### [Short exercise]
Will you repeat only the lines beginning at the one that mentions "points = [vertex.co" and ending at the one that mentions "return low, high", both of them included, exactly?

### [Collected data]
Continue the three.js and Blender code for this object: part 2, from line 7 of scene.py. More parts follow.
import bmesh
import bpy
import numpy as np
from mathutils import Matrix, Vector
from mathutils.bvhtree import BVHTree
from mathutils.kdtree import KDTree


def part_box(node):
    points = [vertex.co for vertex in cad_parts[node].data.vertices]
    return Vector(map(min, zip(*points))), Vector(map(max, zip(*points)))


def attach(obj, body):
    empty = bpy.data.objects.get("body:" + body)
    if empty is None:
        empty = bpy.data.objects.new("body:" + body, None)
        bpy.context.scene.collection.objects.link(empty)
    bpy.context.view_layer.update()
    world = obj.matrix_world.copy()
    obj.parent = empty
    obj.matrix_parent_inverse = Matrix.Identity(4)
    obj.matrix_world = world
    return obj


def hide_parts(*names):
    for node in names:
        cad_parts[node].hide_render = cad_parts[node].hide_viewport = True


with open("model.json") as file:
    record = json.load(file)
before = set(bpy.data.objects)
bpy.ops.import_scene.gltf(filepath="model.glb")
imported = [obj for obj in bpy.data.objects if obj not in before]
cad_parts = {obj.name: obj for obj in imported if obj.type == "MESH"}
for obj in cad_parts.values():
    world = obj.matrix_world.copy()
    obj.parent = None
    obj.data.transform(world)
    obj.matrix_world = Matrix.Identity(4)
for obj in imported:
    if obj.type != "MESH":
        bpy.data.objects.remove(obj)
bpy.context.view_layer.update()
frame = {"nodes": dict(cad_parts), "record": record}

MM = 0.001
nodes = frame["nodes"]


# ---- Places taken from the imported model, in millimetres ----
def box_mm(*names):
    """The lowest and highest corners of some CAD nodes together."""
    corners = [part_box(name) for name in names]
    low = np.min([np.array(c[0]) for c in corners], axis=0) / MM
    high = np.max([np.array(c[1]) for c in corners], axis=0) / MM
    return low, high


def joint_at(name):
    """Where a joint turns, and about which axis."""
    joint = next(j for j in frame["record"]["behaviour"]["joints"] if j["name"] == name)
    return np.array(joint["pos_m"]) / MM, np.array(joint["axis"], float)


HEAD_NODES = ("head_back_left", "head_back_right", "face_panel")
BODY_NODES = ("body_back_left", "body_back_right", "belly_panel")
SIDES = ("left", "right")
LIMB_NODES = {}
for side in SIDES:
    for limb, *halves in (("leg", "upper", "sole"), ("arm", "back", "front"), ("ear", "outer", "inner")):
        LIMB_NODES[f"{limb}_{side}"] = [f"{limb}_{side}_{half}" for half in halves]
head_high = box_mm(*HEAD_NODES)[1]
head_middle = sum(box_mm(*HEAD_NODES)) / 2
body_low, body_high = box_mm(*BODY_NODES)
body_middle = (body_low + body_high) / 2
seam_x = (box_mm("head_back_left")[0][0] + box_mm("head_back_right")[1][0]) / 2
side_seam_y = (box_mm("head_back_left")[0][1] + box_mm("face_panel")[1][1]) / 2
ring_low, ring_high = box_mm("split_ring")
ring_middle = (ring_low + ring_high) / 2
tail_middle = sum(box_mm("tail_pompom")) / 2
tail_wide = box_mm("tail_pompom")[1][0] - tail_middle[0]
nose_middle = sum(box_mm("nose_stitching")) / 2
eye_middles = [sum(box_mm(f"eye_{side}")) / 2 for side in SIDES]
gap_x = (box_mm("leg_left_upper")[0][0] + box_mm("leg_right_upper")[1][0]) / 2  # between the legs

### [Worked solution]
    points = [vertex.co for vertex in cad_parts[node].data.vertices]
    return Vector(map(min, zip(*points))), Vector(map(max, zip(*points)))


def attach(obj, body):
    empty = bpy.data.objects.get("body:" + body)
    if empty is None:
        empty = bpy.data.objects.new("body:" + body, None)
        bpy.context.scene.collection.objects.link(empty)
    bpy.context.view_layer.update()
    world = obj.matrix_world.copy()
    obj.parent = empty
    obj.matrix_parent_inverse = Matrix.Identity(4)
    obj.matrix_world = world
    return obj


def hide_parts(*names):
    for node in names:
        cad_parts[node].hide_render = cad_parts[node].hide_viewport = True


with open("model.json") as file:
    record = json.load(file)
before = set(bpy.data.objects)
bpy.ops.import_scene.gltf(filepath="model.glb")
imported = [obj for obj in bpy.data.objects if obj not in before]
cad_parts = {obj.name: obj for obj in imported if obj.type == "MESH"}
for obj in cad_parts.values():
    world = obj.matrix_world.copy()
    obj.parent = None
    obj.data.transform(world)
    obj.matrix_world = Matrix.Identity(4)
for obj in imported:
    if obj.type != "MESH":
        bpy.data.objects.remove(obj)
bpy.context.view_layer.update()
frame = {"nodes": dict(cad_parts), "record": record}

MM = 0.001
nodes = frame["nodes"]


# ---- Places taken from the imported model, in millimetres ----
def box_mm(*names):
    """The lowest and highest corners of some CAD nodes together."""
    corners = [part_box(name) for name in names]
    low = np.min([np.array(c[0]) for c in corners], axis=0) / MM
    high = np.max([np.array(c[1]) for c in corners], axis=0) / MM
    return low, high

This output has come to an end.